The third movement of Beethoven’s String Quartet No. 15 in A minor, Op. 132, has been described as “Music in its purest form, that transcends time and space, style, and history.” Beethoven himself gave it the descriptive title, Heiliger Dankgesang eines Genesenen an die Gottheit, in der lydischen Tonart (“Holy Song of Thanksgiving of a convalescent to the Deity, in the Lydian Mode.”)
Beethoven was giving thanks for recovering from a digestive ailment in the spring of 1825 that forced him to leave Vienna and nearly cost him his life. And, our Artistic Director imagines, it possibly signifies the repair of a fractured relationship with his invaluable first violinist Ignaz Shuppanzigh, who rather incredibly was the first to perform every one of Beethoven sixteen string quartets – and put up with the composer during the rehearsals!
Battling an intestinal illness in the spring of 1825, Beethoven packed off the the spa town of Baden to recover. His doctor banned him from drinking wine or eating his favorite dish: liver dumplings. Feeling morbidly mortal, Beethoven wrote to his collaborator Ludwig Rellstab, “Forgive me in consideration of my very delicate health; as perhaps I may not see you again, I wish you every possible prosperity. Think of me when writing your poems.”
The first section of this movement in the ‘F Lydian’ mode, an ancient scalewithout sharps or flats. The music is slow-moving, modal and meditative. For many of us in 2020, like one day to the next.
From the BBC: “But wait for long enough, and everything shifts. Even if you only had the score to go on, you could see it coming – Beethoven labels the second section of his piece as Neue Kraft fühlend, or Feeling New Strength. The austere music of the first few minutes suddenly collapses into an optimistic universe of harmonies and trills.”
“To put it another way, if the Heiliger Dankgesang is partly an uncomplicated prayer of thanks to the Almighty, and partly a meditation on sickness and health, it may also symbolize the immense power of music – notes – to keep people going in times of strife.”

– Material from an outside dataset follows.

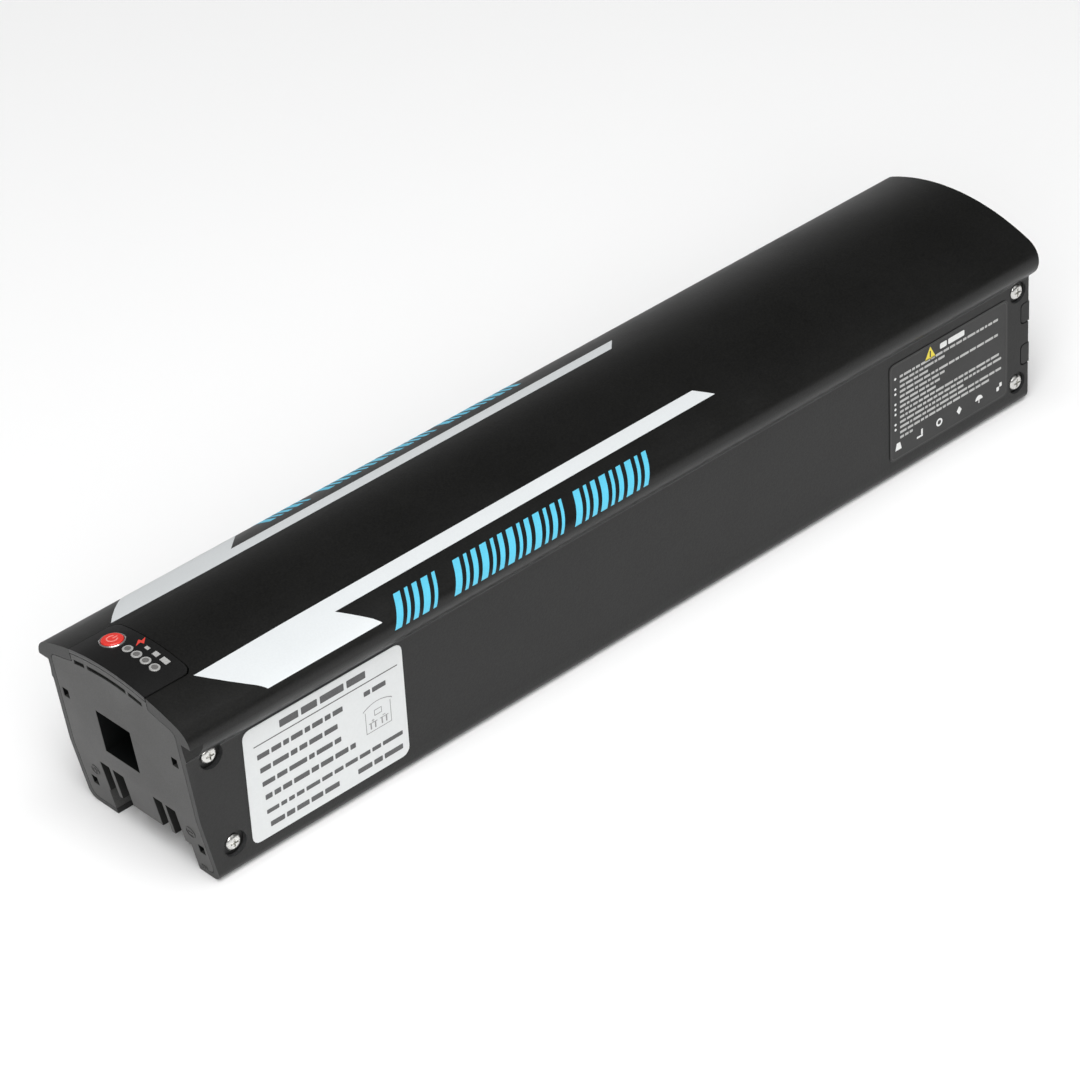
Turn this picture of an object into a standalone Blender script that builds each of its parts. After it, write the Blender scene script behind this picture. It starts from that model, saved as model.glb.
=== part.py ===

We are thankful to have Nicholas Kitchen and his fellow members of the Borromeo quartet to keep us going, and to contribute so mightily to the success of the Heifetz Virtual Institute for 2020, and all that lies ahead in 2021. To see the roster of faculty and application information for #Heifetz 2021 click here!
Violinist Ignaz Schuppanzigh (1776-1830). His Razumovsky Quartet, which he founded in 1808, is considered the world’s first professional string quartet. Beethoven both idolized and belittled him, once saying, “Does he really believe that I think about his silly fiddle when the muse strikes me to compose?”